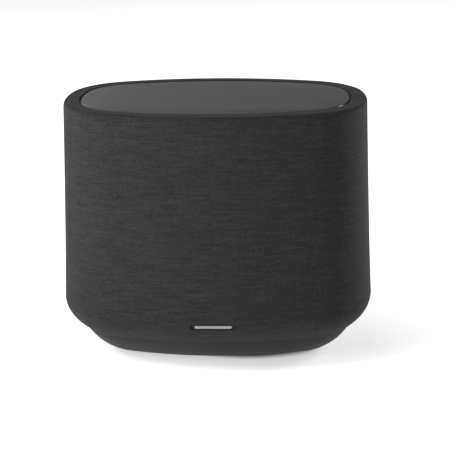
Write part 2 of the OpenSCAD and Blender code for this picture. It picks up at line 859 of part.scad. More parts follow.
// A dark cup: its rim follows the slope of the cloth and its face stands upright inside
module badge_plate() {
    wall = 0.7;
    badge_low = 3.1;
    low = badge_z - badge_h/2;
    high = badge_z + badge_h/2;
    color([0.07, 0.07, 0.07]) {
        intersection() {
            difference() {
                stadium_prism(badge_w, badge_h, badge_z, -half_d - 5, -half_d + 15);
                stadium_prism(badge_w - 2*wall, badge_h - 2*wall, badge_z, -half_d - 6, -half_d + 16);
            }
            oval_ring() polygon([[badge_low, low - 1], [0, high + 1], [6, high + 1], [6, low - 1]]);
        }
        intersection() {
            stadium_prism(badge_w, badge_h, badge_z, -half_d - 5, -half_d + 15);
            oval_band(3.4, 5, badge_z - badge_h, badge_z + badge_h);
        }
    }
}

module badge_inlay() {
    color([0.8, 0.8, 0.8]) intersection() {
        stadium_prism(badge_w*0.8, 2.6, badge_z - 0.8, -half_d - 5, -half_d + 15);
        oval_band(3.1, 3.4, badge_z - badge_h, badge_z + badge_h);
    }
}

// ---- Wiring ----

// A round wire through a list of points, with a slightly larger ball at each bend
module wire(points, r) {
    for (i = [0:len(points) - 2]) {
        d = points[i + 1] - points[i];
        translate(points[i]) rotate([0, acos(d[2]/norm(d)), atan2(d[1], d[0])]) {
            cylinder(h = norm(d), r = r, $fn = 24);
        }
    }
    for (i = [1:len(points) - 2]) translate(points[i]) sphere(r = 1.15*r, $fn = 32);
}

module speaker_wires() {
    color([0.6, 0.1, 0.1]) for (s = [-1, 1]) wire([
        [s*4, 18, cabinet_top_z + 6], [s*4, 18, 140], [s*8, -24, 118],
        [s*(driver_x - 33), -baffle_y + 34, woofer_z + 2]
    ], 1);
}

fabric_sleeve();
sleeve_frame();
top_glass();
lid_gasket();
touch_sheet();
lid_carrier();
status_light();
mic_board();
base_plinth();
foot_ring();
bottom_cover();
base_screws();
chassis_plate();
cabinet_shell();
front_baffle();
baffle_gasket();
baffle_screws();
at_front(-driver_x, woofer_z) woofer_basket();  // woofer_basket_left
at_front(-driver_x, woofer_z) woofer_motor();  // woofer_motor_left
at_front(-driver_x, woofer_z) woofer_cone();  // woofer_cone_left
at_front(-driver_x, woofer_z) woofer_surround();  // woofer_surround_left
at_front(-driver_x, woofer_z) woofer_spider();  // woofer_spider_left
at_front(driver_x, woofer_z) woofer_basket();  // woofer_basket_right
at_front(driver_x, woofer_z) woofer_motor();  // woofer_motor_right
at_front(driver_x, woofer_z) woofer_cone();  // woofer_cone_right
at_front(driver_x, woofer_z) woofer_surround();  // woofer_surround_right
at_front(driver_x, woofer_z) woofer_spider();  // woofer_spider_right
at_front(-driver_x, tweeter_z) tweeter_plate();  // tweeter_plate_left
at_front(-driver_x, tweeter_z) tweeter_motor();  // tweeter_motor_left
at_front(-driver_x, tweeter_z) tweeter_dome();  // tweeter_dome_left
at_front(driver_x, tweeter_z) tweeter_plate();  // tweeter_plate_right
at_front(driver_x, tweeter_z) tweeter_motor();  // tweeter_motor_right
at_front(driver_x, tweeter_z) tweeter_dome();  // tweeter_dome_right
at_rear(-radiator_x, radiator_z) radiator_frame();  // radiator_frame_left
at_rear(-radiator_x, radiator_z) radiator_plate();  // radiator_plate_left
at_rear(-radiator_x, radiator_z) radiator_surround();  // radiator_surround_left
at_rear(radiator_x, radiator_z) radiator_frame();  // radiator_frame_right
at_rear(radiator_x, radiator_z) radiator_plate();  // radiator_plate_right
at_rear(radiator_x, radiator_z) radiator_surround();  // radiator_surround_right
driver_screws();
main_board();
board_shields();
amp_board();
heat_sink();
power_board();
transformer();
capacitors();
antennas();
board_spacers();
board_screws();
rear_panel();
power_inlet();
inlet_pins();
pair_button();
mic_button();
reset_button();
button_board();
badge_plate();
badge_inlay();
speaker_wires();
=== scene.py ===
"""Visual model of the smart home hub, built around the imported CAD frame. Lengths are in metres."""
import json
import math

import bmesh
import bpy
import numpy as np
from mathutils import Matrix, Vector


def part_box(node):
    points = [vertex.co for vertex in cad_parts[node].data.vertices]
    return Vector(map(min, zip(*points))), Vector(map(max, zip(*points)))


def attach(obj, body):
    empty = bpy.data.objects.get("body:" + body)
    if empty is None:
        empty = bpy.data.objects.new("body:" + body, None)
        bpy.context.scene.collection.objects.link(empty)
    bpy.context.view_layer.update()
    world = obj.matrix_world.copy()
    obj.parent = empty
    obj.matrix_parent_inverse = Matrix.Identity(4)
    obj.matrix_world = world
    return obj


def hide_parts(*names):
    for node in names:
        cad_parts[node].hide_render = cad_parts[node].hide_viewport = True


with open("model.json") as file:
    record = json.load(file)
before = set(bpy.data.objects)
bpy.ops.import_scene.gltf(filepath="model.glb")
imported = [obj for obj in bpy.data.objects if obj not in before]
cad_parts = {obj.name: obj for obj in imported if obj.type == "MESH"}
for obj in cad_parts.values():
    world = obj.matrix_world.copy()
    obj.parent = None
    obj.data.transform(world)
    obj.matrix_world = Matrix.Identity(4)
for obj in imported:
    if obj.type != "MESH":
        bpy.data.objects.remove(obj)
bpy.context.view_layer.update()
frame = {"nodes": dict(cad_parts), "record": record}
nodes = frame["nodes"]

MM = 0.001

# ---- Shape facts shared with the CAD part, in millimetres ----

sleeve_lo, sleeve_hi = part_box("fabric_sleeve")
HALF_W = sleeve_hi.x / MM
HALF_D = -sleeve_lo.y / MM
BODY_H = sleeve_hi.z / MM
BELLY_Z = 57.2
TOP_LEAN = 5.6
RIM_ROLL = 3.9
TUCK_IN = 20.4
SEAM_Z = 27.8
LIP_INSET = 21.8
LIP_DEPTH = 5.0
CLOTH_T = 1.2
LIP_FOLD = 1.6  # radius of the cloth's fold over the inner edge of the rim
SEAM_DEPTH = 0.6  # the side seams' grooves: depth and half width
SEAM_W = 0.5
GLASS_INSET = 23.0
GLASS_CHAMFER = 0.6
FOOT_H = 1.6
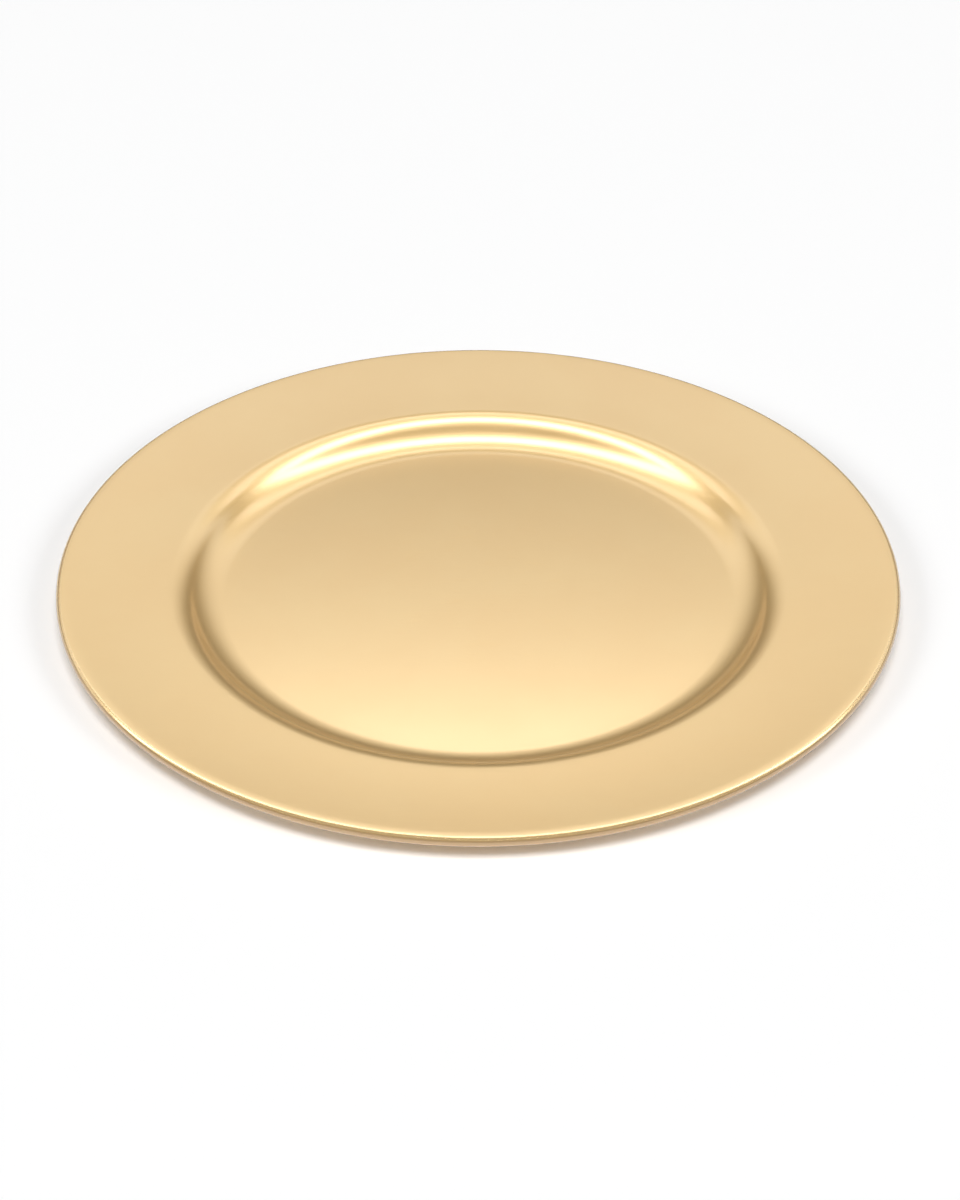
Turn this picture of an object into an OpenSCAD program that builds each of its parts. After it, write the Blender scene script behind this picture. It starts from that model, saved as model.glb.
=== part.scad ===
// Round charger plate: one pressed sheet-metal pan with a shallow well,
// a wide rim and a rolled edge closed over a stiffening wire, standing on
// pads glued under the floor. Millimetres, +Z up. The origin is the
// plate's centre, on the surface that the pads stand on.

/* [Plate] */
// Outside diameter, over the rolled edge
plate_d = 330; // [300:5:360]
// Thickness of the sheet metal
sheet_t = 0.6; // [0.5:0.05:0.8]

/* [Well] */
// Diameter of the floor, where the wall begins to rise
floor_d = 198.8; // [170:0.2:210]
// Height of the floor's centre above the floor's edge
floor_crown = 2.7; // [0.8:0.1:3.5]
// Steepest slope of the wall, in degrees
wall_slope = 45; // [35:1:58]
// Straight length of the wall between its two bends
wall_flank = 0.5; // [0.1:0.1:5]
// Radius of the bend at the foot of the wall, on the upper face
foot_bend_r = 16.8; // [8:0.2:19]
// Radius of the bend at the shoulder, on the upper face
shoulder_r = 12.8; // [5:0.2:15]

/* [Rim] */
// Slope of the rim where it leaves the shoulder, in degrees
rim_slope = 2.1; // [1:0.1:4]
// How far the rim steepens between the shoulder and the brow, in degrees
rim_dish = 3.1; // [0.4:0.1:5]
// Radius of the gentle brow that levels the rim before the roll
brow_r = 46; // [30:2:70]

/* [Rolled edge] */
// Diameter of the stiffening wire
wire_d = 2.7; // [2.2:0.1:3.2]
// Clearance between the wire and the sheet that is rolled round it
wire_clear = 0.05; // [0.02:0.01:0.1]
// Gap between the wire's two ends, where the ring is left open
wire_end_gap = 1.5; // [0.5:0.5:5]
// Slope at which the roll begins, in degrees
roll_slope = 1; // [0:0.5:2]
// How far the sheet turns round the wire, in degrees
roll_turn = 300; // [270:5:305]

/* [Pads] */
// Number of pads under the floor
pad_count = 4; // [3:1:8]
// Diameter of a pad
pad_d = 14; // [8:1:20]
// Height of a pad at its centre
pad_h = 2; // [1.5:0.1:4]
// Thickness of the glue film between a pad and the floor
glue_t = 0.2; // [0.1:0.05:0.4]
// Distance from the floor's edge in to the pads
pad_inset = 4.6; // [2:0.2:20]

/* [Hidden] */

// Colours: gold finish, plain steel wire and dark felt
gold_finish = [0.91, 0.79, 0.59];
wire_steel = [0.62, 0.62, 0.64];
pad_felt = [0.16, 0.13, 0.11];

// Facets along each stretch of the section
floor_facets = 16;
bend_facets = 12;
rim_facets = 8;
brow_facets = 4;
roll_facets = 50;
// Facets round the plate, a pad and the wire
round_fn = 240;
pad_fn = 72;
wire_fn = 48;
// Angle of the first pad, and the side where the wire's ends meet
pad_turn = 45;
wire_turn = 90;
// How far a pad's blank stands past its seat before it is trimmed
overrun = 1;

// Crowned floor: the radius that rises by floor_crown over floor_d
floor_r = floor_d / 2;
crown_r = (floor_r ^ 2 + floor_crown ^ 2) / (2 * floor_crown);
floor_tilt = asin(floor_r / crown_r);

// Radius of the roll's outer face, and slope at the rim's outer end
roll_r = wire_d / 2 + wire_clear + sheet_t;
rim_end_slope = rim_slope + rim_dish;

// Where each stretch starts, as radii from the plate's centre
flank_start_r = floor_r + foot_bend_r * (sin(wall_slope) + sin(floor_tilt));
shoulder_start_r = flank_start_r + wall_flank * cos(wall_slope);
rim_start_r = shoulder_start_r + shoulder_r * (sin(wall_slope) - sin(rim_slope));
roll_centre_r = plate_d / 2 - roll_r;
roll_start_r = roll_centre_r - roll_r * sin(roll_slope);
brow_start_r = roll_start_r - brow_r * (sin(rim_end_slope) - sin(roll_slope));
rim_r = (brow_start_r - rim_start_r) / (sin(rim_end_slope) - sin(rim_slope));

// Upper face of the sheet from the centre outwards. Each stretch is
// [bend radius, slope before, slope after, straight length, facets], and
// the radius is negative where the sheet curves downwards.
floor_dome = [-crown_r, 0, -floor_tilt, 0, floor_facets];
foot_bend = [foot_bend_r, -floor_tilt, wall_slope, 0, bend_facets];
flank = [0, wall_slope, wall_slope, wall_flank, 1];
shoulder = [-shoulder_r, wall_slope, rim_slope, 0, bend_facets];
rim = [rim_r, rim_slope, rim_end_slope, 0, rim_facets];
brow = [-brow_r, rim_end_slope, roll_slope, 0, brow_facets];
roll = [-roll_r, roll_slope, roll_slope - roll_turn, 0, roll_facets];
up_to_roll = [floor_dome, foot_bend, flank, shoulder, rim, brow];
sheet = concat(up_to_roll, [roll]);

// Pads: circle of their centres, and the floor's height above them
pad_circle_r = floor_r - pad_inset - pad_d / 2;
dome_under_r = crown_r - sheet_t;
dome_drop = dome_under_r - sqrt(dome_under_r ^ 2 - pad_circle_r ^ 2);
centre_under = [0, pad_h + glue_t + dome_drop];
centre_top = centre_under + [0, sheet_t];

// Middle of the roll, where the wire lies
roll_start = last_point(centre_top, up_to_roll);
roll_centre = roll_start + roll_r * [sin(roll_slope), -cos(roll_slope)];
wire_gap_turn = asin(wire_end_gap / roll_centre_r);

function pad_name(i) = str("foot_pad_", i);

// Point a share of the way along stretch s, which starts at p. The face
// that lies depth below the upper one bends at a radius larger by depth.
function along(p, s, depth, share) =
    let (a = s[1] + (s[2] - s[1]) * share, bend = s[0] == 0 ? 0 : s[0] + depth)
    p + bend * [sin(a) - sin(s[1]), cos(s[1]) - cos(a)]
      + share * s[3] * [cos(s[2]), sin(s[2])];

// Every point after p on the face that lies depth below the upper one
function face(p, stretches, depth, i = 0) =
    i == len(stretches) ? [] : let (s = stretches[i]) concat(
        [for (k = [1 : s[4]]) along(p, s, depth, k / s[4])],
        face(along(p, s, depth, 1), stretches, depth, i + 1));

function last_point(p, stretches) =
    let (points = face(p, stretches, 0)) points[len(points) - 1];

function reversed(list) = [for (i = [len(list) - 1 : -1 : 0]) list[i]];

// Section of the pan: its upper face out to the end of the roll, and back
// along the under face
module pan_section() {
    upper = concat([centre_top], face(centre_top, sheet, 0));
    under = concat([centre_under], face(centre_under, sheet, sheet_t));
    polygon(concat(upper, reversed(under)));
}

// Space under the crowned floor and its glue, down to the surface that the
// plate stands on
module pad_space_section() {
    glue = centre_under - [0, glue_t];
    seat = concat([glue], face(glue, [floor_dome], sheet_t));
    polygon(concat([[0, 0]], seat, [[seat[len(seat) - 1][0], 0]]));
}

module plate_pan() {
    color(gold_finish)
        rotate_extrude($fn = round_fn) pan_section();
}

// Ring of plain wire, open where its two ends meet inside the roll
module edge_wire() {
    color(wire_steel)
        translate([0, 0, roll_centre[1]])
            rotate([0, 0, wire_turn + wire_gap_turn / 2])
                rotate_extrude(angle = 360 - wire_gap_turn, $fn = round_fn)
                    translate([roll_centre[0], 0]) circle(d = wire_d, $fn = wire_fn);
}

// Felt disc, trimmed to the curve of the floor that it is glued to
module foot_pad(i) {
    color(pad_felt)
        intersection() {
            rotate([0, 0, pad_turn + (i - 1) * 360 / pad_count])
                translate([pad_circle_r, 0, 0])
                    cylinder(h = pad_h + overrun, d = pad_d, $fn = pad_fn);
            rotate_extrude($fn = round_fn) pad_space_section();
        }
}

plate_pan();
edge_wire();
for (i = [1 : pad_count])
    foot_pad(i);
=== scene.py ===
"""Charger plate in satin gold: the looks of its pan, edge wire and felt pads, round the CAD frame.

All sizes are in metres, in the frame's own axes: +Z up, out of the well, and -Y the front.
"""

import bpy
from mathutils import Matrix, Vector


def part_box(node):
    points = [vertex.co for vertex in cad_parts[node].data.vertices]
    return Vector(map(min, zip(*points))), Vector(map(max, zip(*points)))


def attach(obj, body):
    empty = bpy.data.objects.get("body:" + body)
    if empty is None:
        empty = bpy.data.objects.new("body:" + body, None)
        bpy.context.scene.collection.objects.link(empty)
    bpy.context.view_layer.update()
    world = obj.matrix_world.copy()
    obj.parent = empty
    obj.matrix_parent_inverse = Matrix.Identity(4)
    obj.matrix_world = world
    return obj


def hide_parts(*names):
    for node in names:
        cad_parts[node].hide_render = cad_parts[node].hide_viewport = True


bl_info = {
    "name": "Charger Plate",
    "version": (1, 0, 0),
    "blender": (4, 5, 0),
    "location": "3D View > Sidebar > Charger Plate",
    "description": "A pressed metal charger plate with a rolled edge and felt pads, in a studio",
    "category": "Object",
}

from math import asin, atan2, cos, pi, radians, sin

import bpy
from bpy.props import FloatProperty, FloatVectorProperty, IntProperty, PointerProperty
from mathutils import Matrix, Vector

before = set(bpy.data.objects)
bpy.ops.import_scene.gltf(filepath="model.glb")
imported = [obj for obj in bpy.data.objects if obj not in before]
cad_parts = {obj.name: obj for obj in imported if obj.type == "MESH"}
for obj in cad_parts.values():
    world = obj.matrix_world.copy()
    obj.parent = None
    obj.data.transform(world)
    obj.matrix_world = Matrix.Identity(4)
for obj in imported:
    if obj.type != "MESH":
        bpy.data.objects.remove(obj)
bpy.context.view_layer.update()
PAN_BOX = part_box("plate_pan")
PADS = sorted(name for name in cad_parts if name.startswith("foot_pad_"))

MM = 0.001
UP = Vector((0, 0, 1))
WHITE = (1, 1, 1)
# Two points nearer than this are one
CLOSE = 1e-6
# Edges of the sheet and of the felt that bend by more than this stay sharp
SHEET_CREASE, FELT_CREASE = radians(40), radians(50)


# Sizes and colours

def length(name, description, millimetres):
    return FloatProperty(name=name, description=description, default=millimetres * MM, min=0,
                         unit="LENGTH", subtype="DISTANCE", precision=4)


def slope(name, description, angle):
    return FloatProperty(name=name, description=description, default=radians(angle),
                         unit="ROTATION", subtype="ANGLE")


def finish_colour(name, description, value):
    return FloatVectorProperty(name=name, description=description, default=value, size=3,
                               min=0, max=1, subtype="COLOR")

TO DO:
Output nothing except the lines from the line with "power_board();" through the line with "# ---- Shape", copied exactly, end lines included.

ANSWER TO THIS PROBLEM:
power_board();
transformer();
capacitors();
antennas();
board_spacers();
board_screws();
rear_panel();
power_inlet();
inlet_pins();
pair_button();
mic_button();
reset_button();
button_board();
badge_plate();
badge_inlay();
speaker_wires();
=== scene.py ===
"""Visual model of the smart home hub, built around the imported CAD frame. Lengths are in metres."""
import json
import math

import bmesh
import bpy
import numpy as np
from mathutils import Matrix, Vector


def part_box(node):
    points = [vertex.co for vertex in cad_parts[node].data.vertices]
    return Vector(map(min, zip(*points))), Vector(map(max, zip(*points)))


def attach(obj, body):
    empty = bpy.data.objects.get("body:" + body)
    if empty is None:
        empty = bpy.data.objects.new("body:" + body, None)
        bpy.context.scene.collection.objects.link(empty)
    bpy.context.view_layer.update()
    world = obj.matrix_world.copy()
    obj.parent = empty
    obj.matrix_parent_inverse = Matrix.Identity(4)
    obj.matrix_world = world
    return obj


def hide_parts(*names):
    for node in names:
        cad_parts[node].hide_render = cad_parts[node].hide_viewport = True


with open("model.json") as file:
    record = json.load(file)
before = set(bpy.data.objects)
bpy.ops.import_scene.gltf(filepath="model.glb")
imported = [obj for obj in bpy.data.objects if obj not in before]
cad_parts = {obj.name: obj for obj in imported if obj.type == "MESH"}
for obj in cad_parts.values():
    world = obj.matrix_world.copy()
    obj.parent = None
    obj.data.transform(world)
    obj.matrix_world = Matrix.Identity(4)
for obj in imported:
    if obj.type != "MESH":
        bpy.data.objects.remove(obj)
bpy.context.view_layer.update()
frame = {"nodes": dict(cad_parts), "record": record}
nodes = frame["nodes"]

MM = 0.001

# ---- Shape facts shared with the CAD part, in millimetres ----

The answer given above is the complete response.